Jacken, die aus den Segeln von Kitesurfern genäht wurden und ein Kleid aus benutzten Kaffeekapseln: Designer Antonin Tron hat für seine Kollektion Atlein alles verwendet, was er finden konnte.

(Foto: Katharina Wetzel)

Bis 2030 sollen die Textilerzeugnisse auf dem EU-Markt haltbar und recyclingfähig sein. Junge Labels zeigen in Paris heute schon Looks aus Stoffresten, Überhängen oder gebrauchten Kaffeekapseln. Doch der Weg zu einer nachhaltigen Branche ist noch weit.

Von Katharina Wetzel

Kann Mode nachhaltig sein? Bei der Frage kommt einem die Installation "Personnes" von Christian Boltanski in den Sinn, die 2010 im Pariser Grand Palais aufgestellt wurde. Mittendrin ein riesiger Berg an Altkleidern. Immer wieder durchmischt ein Kran in Form eines Greifarms die gebrauchten Textilien. So berührend wurde eine Textilmüllhalde wohl noch nie dargeboten. Doch so nachdenklich dies auch stimmt, so schnell vergessen sind Bilder von Textilbergen, wenn der eigene Shopping-Kauf bevorsteht.

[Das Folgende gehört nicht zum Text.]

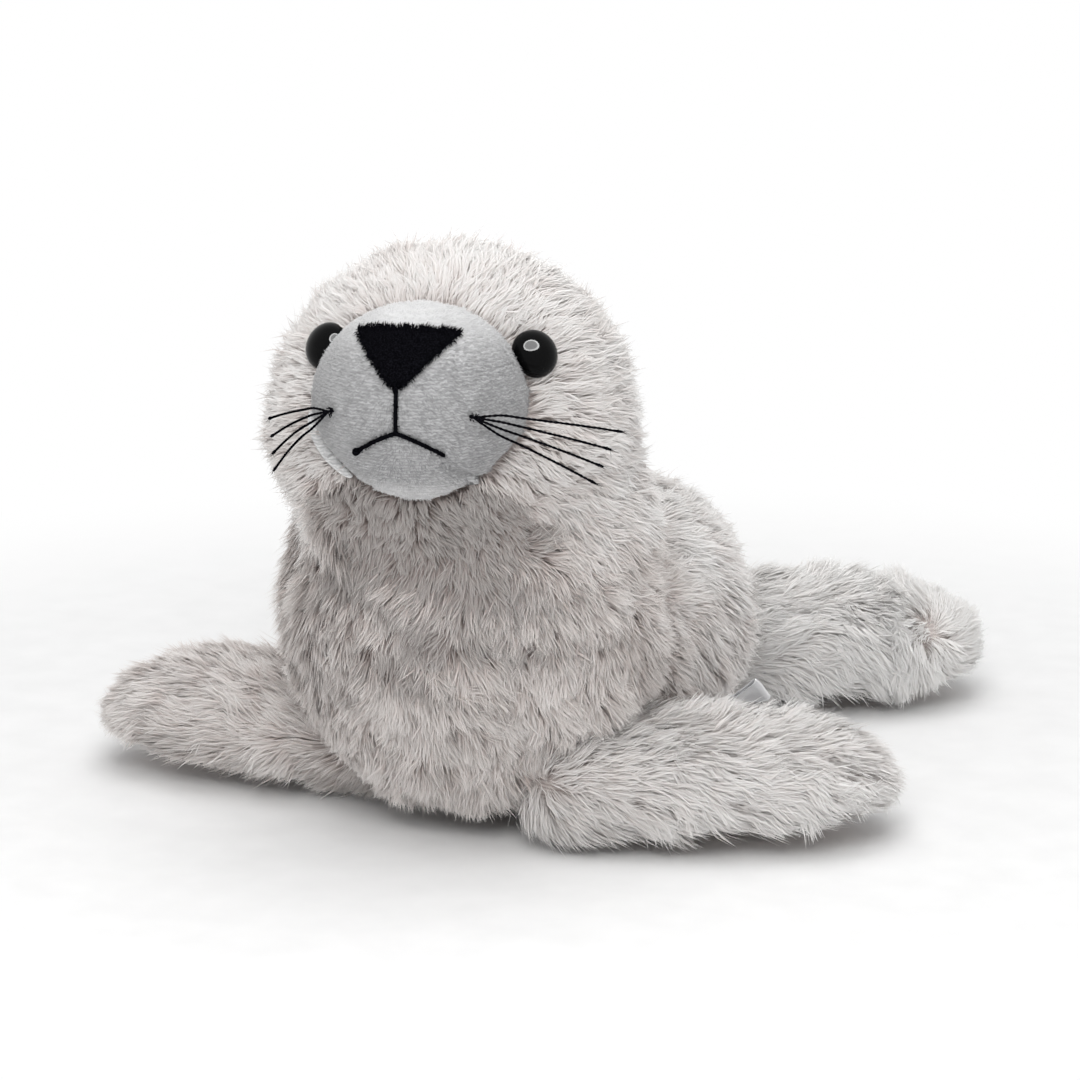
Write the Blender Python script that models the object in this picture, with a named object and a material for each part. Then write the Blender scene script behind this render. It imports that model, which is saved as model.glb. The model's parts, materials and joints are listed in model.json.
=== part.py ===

Die Mode- und Textilindustrie ist einer der größten Umweltverschmutzer, für Kinderarbeit bekannt, schlechte Arbeitsbedingungen und Niedriglöhne. Allein für die Herstellung eines Baumwoll-T-Shirts werden durchschnittlich 2500 Liter Wasser verbraucht. Die Herstellung von Textilien belastet Böden, verschmutzt die Natur mit Unmengen an Chemikalien, ist energieintensiv, und nicht selten landen die Klamotten nach kurzer Zeit schon wieder ungetragen im Müll. In den vergangenen 20 Jahren hat sich die Textilproduktion verdoppelt, die durchschnittliche Tragezeit dagegen sogar halbiert.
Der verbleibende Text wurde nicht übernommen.